In some situations, you need to group and coordinate related documents together, but assign a specific document to each author who often works independently on the document, but is part of a formal process that combines these documents into a single deliverable.

As you have seen, SharePoint Technologies, with such features as lists, libraries, folders, alerts and workflows, provides a solid infrastructure for managing the production of a single document. Document sets build on this foundation by providing a focal point for grouping and managing multiple documents and their drafts and final versions that all comprise a single deliverable. Examples of document sets are: a client sales proposal, which includes a custom presentation, a detailed budget spreadsheet, and a contract document; or marketing literature, which includes a datasheet, a brochure, and a product guide.

The Document Sets feature provides several ways to easily manage and successfully publish a deliverable, including:

  • A default content type that can be used as-is, customized, or used as the basis for a custom document set template.

  • The ability to specify default documents that will be automatically created each time a new Document Set is created.

  • Implementation as a library folder, which users are familiar with and which possesses many of the same behaviors, properties, and options as standard library folders.

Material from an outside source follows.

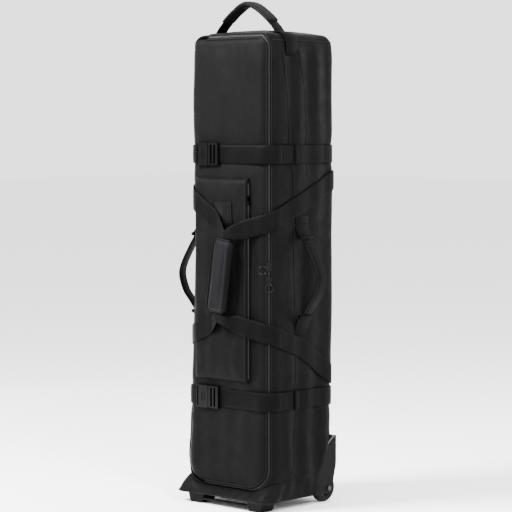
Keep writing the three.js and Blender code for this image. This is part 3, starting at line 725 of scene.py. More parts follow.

  • A customizable Welcome page that users access when clicking on links to the Document Set. You can use this default Welcome page or create and provision your own Welcome page. The Welcome page is a special Web Part Page that displays metadata, descriptions, lists of documents and other information, and has an integrated ribbon for Document Set related commands.

  • Versioning capabilities that enable you to a capture a version history snapshot of a document set that links to the current versions of the documents within the Document Set.

  • Workflows explicitly designed for the production of document sets. For example, you can use built-in workflows to manage activities such as authoring, reviewing, and approving content for individual documents as well as the entire document set.

Information workers can use document sets to easily manage the overall process from start to finish. The ability to programmatically assemble documents is also available by using the Office Open XML API.